● Goal: Begin with the first line of the listing and quote every line through the one containing "# Most shapes"; give only those lines.
★ ★ ★ ★ ★
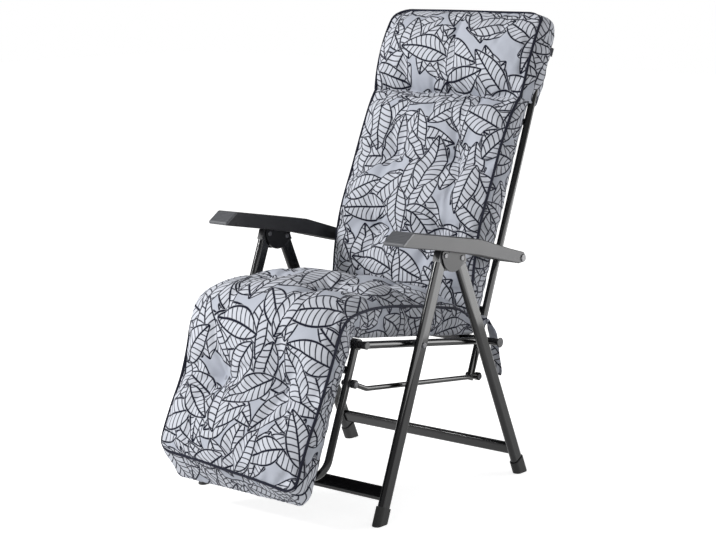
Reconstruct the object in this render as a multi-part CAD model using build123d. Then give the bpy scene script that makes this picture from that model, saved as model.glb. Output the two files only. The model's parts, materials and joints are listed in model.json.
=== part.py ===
from build123d import *
import math
import os

# Reclining garden armchair: steel tube frame, plastic armrests, one long padded cushion in four pads.
# The chair faces -Y, +X is its left side and +Z is up. All lengths are in millimetres.
# Most shapes are drawn in the side plane (Y, Z) and placed at a distance X from the middle.

# Side plane: where the pivots are
lean_angle = 21.1
seat_slope = 8.0
seat_pivot_height_on_leg = 427.5
link_rise = 216.0
seat_rear_reach = 305.0
seat_front_reach = 181.5
bracket_pitch = 66.7
bracket_tilt = 3.2
axle_gap = 14.44
link_drop = 90.5

# Legs: flat oval steel tube in rubber foot caps
leg_spacing = 550.0
seat_side_gap = 10.0
back_side_gap = 3.0
leg_width = 36.0
leg_thickness = 18.0
leg_wall = 1.5
foot_sole = 1.5
foot_cap_wall = 3.0
foot_cap_height = 42.0
foot_cap_round = 4.0
cap_round_share = 0.8
floor_band_share = 0.1
front_bar_height = 67.5
rear_bar_height = 67.5
bar_width = 34.0
bar_thickness = 16.0
knuckle_tail = 22.0
knuckle_neck = 20.0
knuckle_inset = 0.5

# Seat, back and footrest: round steel tube
tube_diameter = 18.0
tube_wall = 1.5
back_tube_tail = 103.0
back_frame_length = 790.0
back_bend_radius = 60.0
back_lower_bar = 74.0
back_upper_bar_share = 0.709
footrest_length = 318.0
footrest_bend_radius = 50.0
footrest_upper_bar = 62.0
rear_tube_overhang = 5.0
front_tube_overhang = 2.0
axle_plug_diameter = 25.0
axle_plug_lip = 3.0
plug_depth = 12.0
plug_lip = 2.5
bush_wall = 1.4
collar_wall = 2.4
collar_length = 20.0

# Links, bolts and rivets
link_diameter = 12.0
link_eye_diameter = 20.0
link_eye_thickness = 10.0
link_kink_reach = 46.0
link_kink_drop = 12.0
link_kink_radius = 30.0
link_end_play = 0.3
bolt_diameter = 8.0
bolt_head_diameter = 14.0
bolt_head_thickness = 3.6
head_round_share = 0.6
nut_thickness = 2.4
nut_diameter = 13.0
spacer_diameter = 15.0
rivet_diameter = 8.0
rivet_head_diameter = 13.0
rivet_head_thickness = 2.5
rivet_round_share = 0.7

# Brackets that join the two leg pairs under the armrests
bracket_side_play = 0.5
bracket_plate = 3.5
bracket_radius = 46.0
bracket_brow = 8.0
bracket_head_height = 22.5
bracket_head_length = 34.0
bracket_web = 5.0
ratchet_pin_diameter = 6.0
ratchet_pin_height = 16.0
ratchet_pin_length = 36.0

# Armrests: hollow plastic shells with a separate ribbed grip at the front
arm_inset = 3.0
arm_width = 60.0
arm_wall = 4.0
arm_length = 490.0
arm_hub_radius = 14.0
arm_bush_wall = 3.0
arm_edge_round = 3.0
arm_shoulder_share = 0.1265
arm_shoulder_top = 23.0
arm_mid_share = 0.3796
arm_mid_top = 42.5
arm_mid_floor = 3.5
arm_waist_share = 0.6327
arm_waist_floor = 10.5
arm_front_share = 0.9367
arm_front_top = 51.0
arm_tip_floor = 17.0
arm_lip = 7.0
arm_corner_round = 10.0
arm_tip_round = 4.0
arm_hollow_start = 34.0
grip_depth = 9.0
grip_rib_pitch = 5.0
grip_rib_depth = 0.8
grip_rib_width = 2.2
grip_rib_margin = 4.0
rail_start_share = 0.5102
rail_end_share = 0.8286
rail_width = 9.0
rail_tooth_pitch = 12.0
rail_tooth_depth = 3.5
rail_tooth_share = 0.8
rail_front_height = 22.8
rail_rear_height = 32.6
hub_cap_diameter = 19.0
hub_cap_thickness = 2.5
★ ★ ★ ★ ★
● Solution to this exercise:
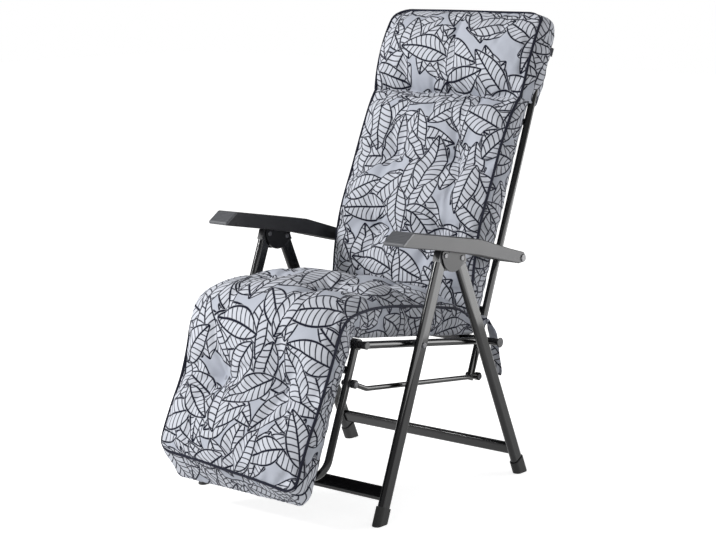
Reconstruct the object in this render as a multi-part CAD model using build123d. Then give the bpy scene script that makes this picture from that model, saved as model.glb. Output the two files only. The model's parts, materials and joints are listed in model.json.
=== part.py ===
from build123d import *
import math
import os

# Reclining garden armchair: steel tube frame, plastic armrests, one long padded cushion in four pads.
# The chair faces -Y, +X is its left side and +Z is up. All lengths are in millimetres.
# Most shapes are drawn in the side plane (Y, Z) and placed at a distance X from the middle.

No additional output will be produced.